As transport activity is heavily influenced by real GDP growth, this factor is examined to ascertain its relationship with overall trade volumes. Projected GDP growth is calculated using BMI’s own macroeconomic and demographic forecasts.

Real Trade Volumes

The sum of imports and exports plays a particularly important role in developing countries with a small domestic industrial sector. In particular, the focus is on goods, as services do not employ transport. The volumes are forecast based on the following criteria:

Port Traffic

Port traffic levels act as a ‘second opinion’ on trade volumes. However, this check needs to be used with caution, as trade values and volumes do not always move over time in the same way.

Market Share

The market share of each mode (road, rail, inland waterway, coastal shipping) for future years is based upon:

Sources

Sources used in Freight Transport reports include local transport ministries, officially released company results and figures, established think tanks and institutes and donor agencies such as the World Bank and the Asian Development Bank.

Freight Transport Business Environment Ratings Methodology

Ratings Overview

Conceptually, BMI’s Freight Transport Business Environment Ratings system provides a globally-comparative, numerically-based assessment of the Risk/Return trade-off for the industry in each state covered in BMI Reports. In order to provide clients with a detailed assessment of this trade-off, the overall rating is comprised of two distinct sub-ratings:
Limits of Potential Returns: Evaluates the industry’s current size and growth potential, and also assesses broader industry/state characteristics that may enable/inhibit the industry’s development.
Risks to Realisation of Potential Returns: Evaluates issues within (a) the Freight Transport sector, and (b) the broader political/economic/business environment, that indicate the level of uncertainty surrounding the realisation of potential returns.

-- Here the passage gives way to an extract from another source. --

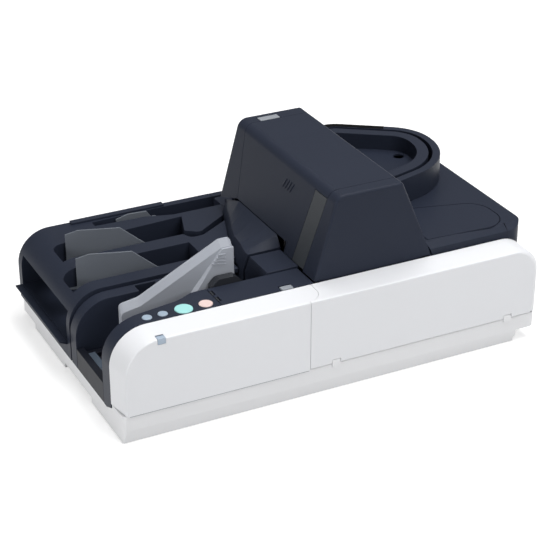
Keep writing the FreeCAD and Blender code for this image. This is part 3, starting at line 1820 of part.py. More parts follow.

These ratings are themselves comprised of sub-ratings:

Weighting

Given the number of indicators/datasets used, it would be inappropriate to give all sub-components equal weight. Consequently, the following weight has been adopted.

Component

Weighting

Limits of Potential Returns

70%

 - Freight Transport Market

 - 50%

 - Country Structure

 - 30%

Risks to Realisation of Potential Returns

30%

 - Tendering process

 - 40%

 - Country Risk

 - 60%

 

Indicators

The following indicators have been used. Overall, the rating uses four subjectively-measured indicators, and over 20 separate indicators/datasets.

Indicator

Rationale

Limits to potential returns

Freight Transport Market

Total trade, US$bn

Indicator denotes market size. Large markets score higher than smaller ones.

Trade growth, %
y-o-y

Indicator denotes sector dynamism. Scores are based on annual average growth over our 5-yr forecast period.

Transport intensity

Indicator denotes sector dynamism. Scores are based on annual average growth over 10-yr forecast period.

Competitive environment

Subjective evaluation of level of private/public sector market dominance.

Country Structure

Trade concentration

Rating from BMI’s Country Risk Ratings (CRR). It measures the market share of top three export destinations and, consequently, is a measure of vulnerability to export market structure.

Trade bureaucracy

Rating from BMI’s CRR. It evaluates the level of bureaucracy faced by importers/exporters.

Export sector reliance

Rating from BMI’s CRR. It measures proportion of exports accounted for by largest sector and, consequently, is a measure of vulnerability to commodity markets/specific industries.

Risks to potential returns

Market Risks

Market Orientation

Subjective evaluation of government policy towards sector against BMI-defined criteria. Protectionist states are marked down.

Regulatory environment

Subjective evaluation of policy transparency – regulations and enforcement – against BMI-defined criteria.

Country Risk

Short Term Economic Risk

Rating from BMI’s CRR. It denotes the state’s vulnerability to a crisis over a two-year forecast time horizon.

Short Term Policy Continuity Risk

Rating from BMI’s CRR. It evaluates the risk of a sharp change in the broad direction of government policy. 

Legal framework

Rating from BMI’s CRR, to denote strength of legal institutions in each state – security of investment can be a key risk in some EM.

Corruption

Rating from BMI’s CRR, to denote risk of additional illegal costs/possibility of opacity in tendering/business operations affecting companies’ ability to compete.